Bajtazar is playing with a puzzle. It is a rectangle composed of $n \times m$ squares. Each square can be empty or contain a white or black tile.

In each move, the toy can be tilted in one of four directions parallel to the sides of the rectangle. Then, all tiles slide in that direction as far as possible, without going outside the rectangle or overlapping each other.

Bajtazar has performed a sequence of moves. Determine the state of the puzzle after the last move he made.

Input

The first line of the input contains the dimensions of the puzzle: height $n$ and width $m$ ($1 \le n, m \le 500$).

The next $n$ lines describe the initial state, row by row from top to bottom.
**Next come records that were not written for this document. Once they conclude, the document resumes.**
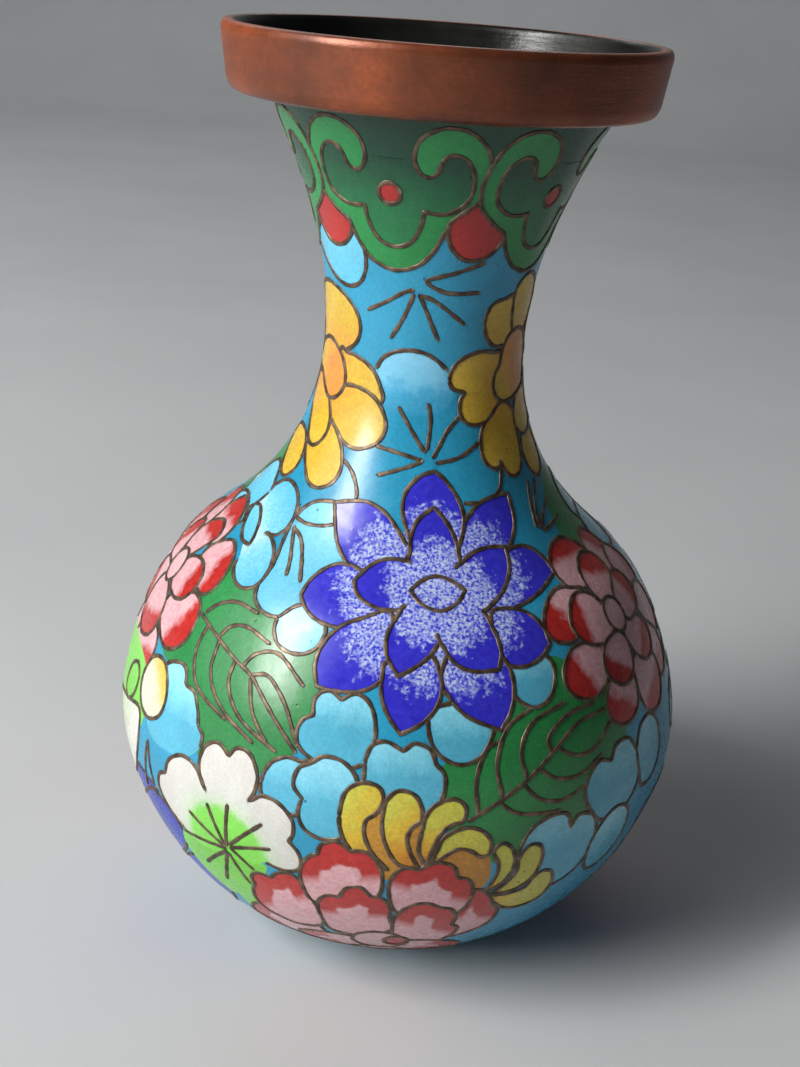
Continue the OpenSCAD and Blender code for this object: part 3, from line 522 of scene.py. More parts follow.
# ---- lower left: blue side flower, lime and white flower at the edge
BW, BP = "blue_flower_wires", "blue_flower_petals"
for turn in (0, 142):
    for pts in ([(-80, 29), (-70, 31), (-60, 30.6), (-52, 29.8), (-56, 27), (-66, 24), (-80, 22)],
                [(-80, 21.5), (-70, 23.5), (-62, 26.5), (-55, 29.2), (-49.5, 29), (-46, 27.3), (-45.4, 25),
                 (-49, 22), (-56, 18.8), (-66, 15.6), (-78, 13.6), (-84, 17)],
                [(-66, 14.5), (-59, 16.8), (-51, 20.2), (-44, 22.8), (-40.5, 22.6), (-37.6, 20.6),
                 (-37.8, 17.5), (-41.5, 14), (-48, 10.8), (-57, 8.4), (-66, 8.6), (-70, 11.4)]):
        out = smooth(moved(pts, turn))
        cell(BP, "blue", out, BW, (-84 + turn, 17), tuple(out[np.argmax(out[:, 0])]))
WW, WP, WC = "white_flower_wires", "white_flower_petals", "white_flower_centres"
cell(WP, "lime", smooth([(-58, 38), (-60, 41), (-66, 42.6), (-76, 43), (-90, 42), (-98, 38), (-94, 30),
     (-80, 27), (-68, 30), (-61, 34)]))
cell(WP, "edge_white", smooth([(-60.8, 37.5), (-59.7, 34.5), (-61.4, 31.5), (-65, 28.6), (-71, 26.6),
     (-80, 25.6), (-90, 26.5), (-92, 32), (-80, 35), (-68, 36.8)]), WW, (-84, 36), (-61, 31))
cell(WP, "lime", smooth([(-72.4, 37.6), (-71, 40.2), (-67.4, 41.3), (-64.6, 40.3), (-65.4, 38),
                         (-69.4, 36.5)]), WW)
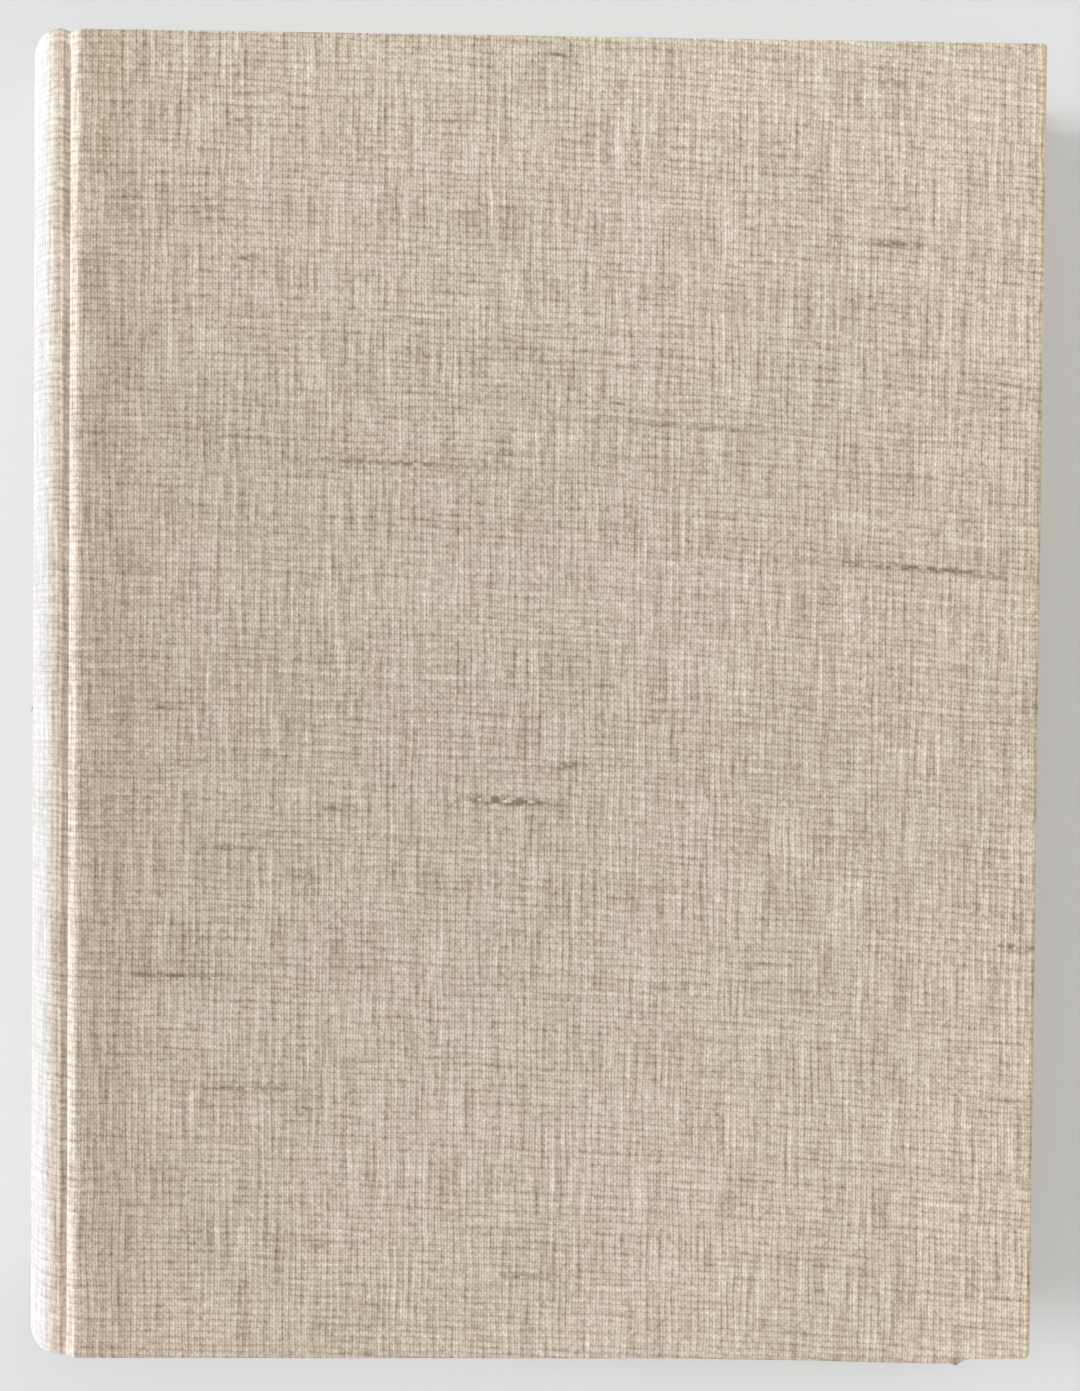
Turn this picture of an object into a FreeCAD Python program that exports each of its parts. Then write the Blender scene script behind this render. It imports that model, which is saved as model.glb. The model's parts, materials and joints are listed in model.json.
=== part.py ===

Each line contains $m$ symbols describing the initial state of one row of the puzzle, from left to right. Each symbol is either a dot '.', meaning the square is empty, or the letter 'B' or 'C', representing a white or black tile, respectively.

The next line of the input contains the number $k$ ($1 \le k \le 500\,000$), representing the number of moves performed by Bajtazar.

The last line of the input contains a string of length $k$ describing the sequence of moves performed by Bajtazar. The string consists of the letters 'G', 'D', 'L', 'P', representing a move up, down, left, or right, respectively.

Output

The output should contain the final state of the puzzle, in the same format as the initial state, i.e., using $n$ lines, each containing $m$ symbols '.', 'B', or 'C'.

Examples

Input 1

4 5
.....
.B.C.
..C..
...B.
3
GLP

Output 1

..BCC
....B
.....
.....

Note

Explanation of the example: After the first move 'G', all tiles slide up and the state of the puzzle looks like this:

.BCC.
...B.
.....
.....

After the second move 'L', the tiles slide to the left and the state of the puzzle looks like this:

BCC..
B....
.....
.....

After the last, third move 'P', the tiles slide to the right and the state of the puzzle looks like the example output.